BRIEF: Scan the lines and state how many carry "rigid". Leave out everything but the number.

RECORDS PROVIDED:
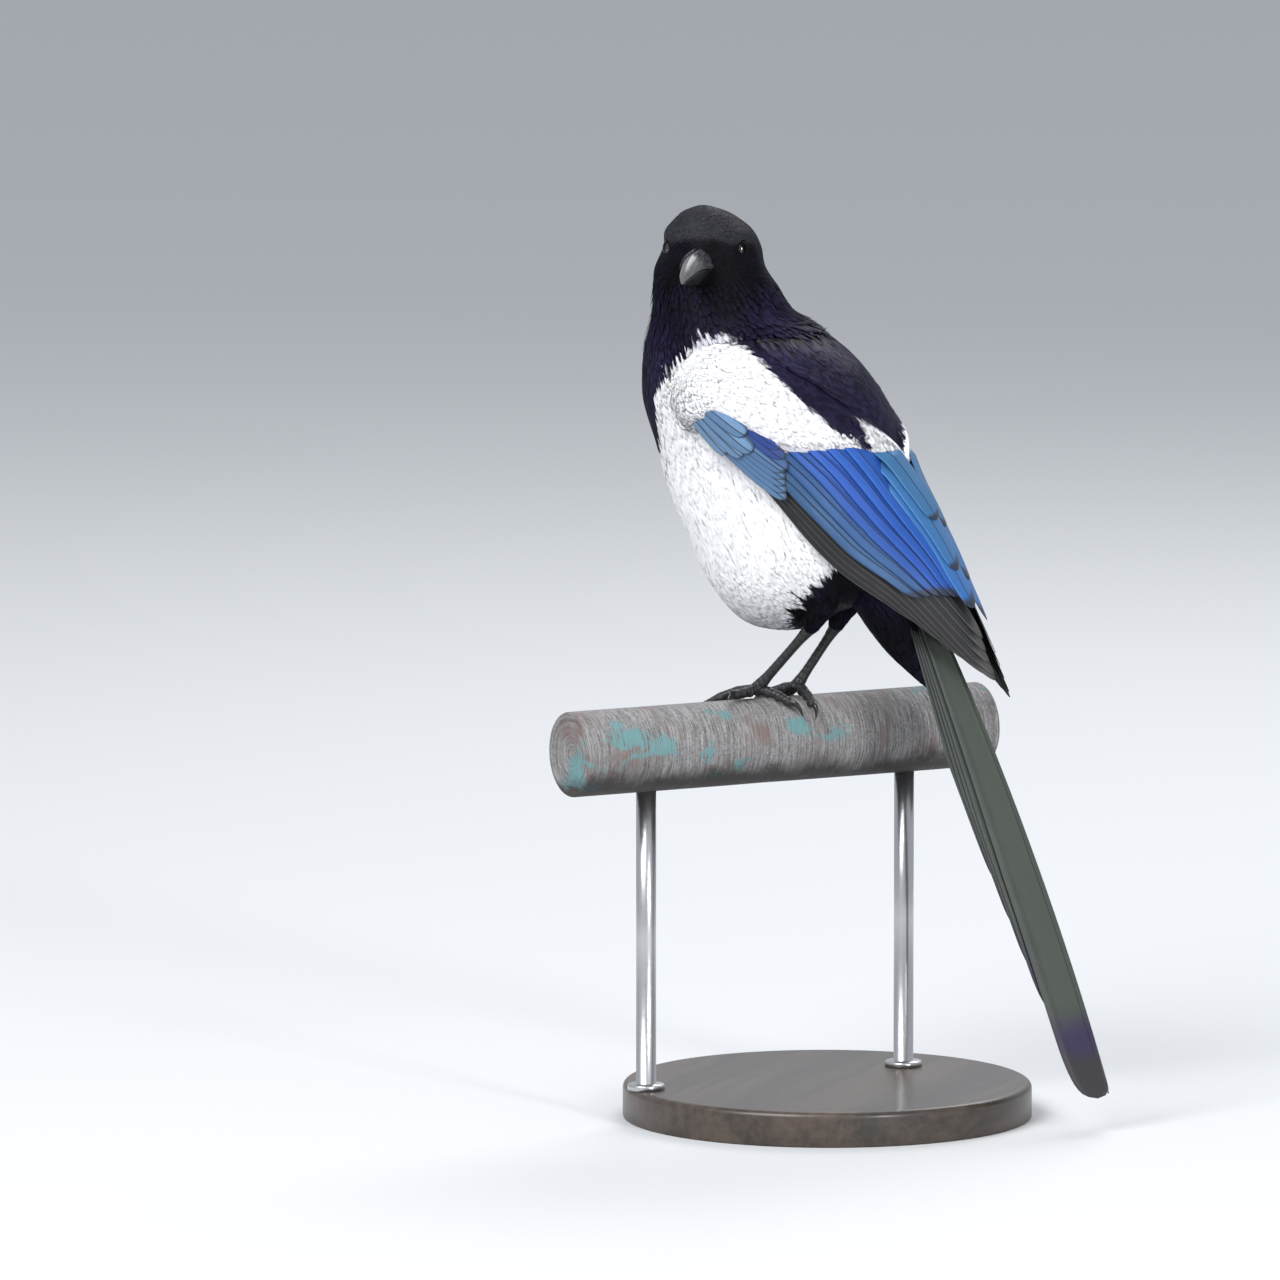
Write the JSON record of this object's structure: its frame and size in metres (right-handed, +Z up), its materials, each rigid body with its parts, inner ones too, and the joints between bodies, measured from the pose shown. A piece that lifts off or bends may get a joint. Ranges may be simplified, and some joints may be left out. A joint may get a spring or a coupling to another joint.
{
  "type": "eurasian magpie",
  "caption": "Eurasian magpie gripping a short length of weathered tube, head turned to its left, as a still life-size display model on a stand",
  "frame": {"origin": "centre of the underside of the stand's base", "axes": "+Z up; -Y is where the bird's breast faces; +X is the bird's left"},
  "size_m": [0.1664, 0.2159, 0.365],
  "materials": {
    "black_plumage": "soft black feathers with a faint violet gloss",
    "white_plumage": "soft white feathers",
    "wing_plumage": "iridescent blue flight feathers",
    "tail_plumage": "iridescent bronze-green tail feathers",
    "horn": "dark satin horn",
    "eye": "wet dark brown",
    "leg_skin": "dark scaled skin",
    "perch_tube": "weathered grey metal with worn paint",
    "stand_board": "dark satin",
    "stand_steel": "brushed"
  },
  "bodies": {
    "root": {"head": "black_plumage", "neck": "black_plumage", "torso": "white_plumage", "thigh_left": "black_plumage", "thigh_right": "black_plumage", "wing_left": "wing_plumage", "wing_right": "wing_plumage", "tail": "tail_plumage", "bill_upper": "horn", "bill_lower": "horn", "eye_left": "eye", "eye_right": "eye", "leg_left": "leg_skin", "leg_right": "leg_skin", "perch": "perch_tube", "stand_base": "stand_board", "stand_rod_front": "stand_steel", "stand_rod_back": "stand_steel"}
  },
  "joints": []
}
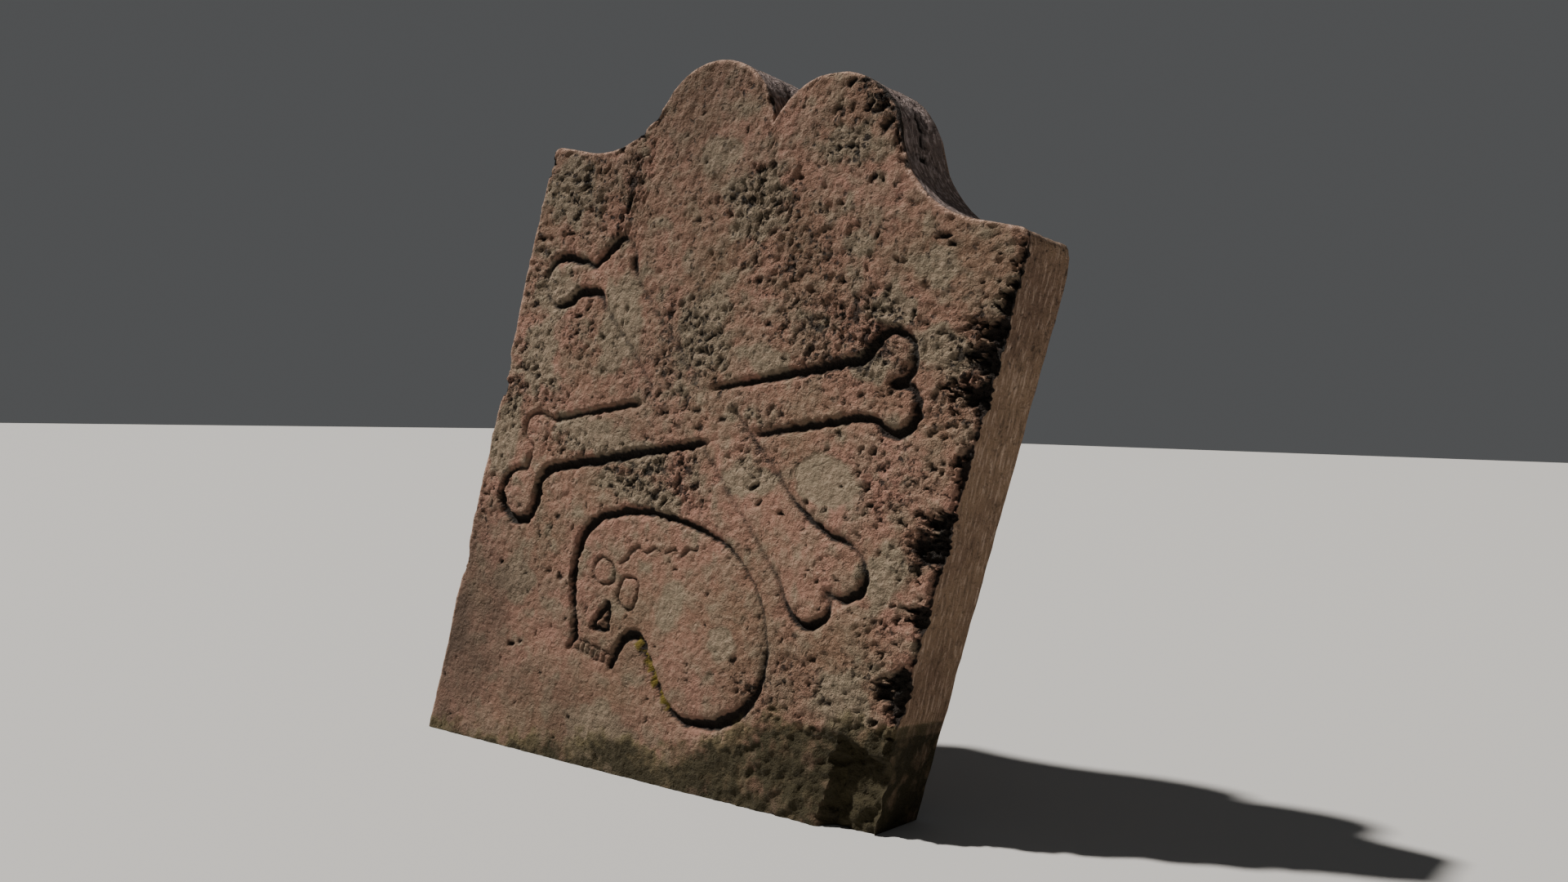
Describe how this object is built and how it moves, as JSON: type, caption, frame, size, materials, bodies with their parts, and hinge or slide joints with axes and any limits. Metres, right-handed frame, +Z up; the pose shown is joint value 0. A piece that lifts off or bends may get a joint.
==
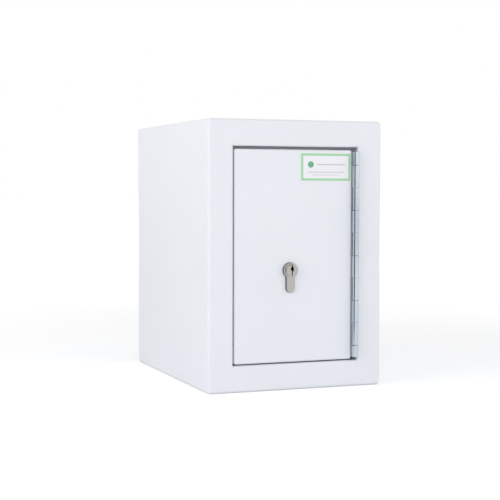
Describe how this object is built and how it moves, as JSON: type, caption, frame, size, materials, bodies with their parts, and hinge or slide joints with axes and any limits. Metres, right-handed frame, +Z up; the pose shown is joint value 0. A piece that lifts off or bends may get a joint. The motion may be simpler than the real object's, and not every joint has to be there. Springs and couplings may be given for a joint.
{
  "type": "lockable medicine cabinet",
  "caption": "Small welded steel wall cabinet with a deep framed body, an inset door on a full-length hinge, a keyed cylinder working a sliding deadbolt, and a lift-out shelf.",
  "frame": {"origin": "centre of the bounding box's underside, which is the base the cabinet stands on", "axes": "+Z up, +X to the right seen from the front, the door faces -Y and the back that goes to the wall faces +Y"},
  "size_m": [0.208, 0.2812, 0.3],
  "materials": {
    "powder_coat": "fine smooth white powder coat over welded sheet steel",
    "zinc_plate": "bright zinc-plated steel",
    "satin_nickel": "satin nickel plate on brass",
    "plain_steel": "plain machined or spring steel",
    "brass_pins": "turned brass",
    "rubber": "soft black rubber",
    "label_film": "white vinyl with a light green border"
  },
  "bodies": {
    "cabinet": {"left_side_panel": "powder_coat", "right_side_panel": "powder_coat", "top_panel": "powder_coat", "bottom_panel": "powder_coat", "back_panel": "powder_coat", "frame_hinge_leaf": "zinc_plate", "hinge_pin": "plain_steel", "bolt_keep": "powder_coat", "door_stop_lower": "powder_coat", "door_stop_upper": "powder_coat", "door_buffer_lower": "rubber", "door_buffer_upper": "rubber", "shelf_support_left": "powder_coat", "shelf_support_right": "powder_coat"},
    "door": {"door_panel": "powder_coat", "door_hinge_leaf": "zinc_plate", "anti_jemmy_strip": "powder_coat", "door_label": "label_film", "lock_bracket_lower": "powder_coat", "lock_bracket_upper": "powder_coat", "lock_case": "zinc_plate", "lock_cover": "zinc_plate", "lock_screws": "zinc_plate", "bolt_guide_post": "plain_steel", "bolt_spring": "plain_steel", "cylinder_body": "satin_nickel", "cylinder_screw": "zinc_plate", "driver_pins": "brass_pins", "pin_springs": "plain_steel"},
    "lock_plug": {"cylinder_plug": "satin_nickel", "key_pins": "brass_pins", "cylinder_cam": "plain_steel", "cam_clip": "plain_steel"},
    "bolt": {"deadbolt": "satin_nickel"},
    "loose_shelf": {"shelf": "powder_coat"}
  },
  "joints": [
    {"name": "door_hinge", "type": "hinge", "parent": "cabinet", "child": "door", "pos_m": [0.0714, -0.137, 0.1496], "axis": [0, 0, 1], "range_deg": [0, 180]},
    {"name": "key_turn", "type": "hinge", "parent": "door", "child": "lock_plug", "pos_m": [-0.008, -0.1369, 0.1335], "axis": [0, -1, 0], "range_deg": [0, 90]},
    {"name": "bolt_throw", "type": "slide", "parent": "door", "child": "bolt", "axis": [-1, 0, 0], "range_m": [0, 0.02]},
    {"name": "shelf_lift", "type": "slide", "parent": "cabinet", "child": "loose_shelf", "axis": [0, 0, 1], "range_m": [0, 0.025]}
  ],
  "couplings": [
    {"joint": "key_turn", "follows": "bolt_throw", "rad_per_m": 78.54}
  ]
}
--
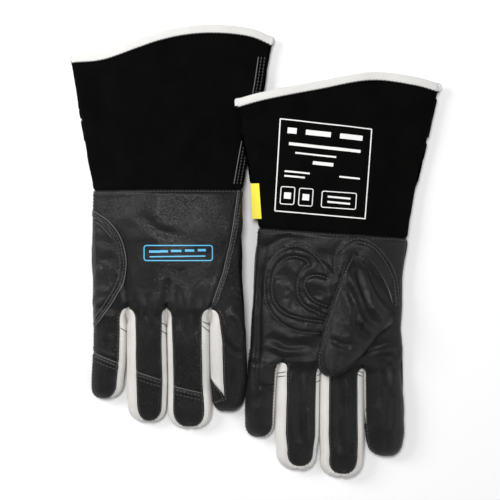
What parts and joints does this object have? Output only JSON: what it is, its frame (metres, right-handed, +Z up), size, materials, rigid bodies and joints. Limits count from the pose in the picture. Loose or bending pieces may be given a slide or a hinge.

TASK OUTPUT: 2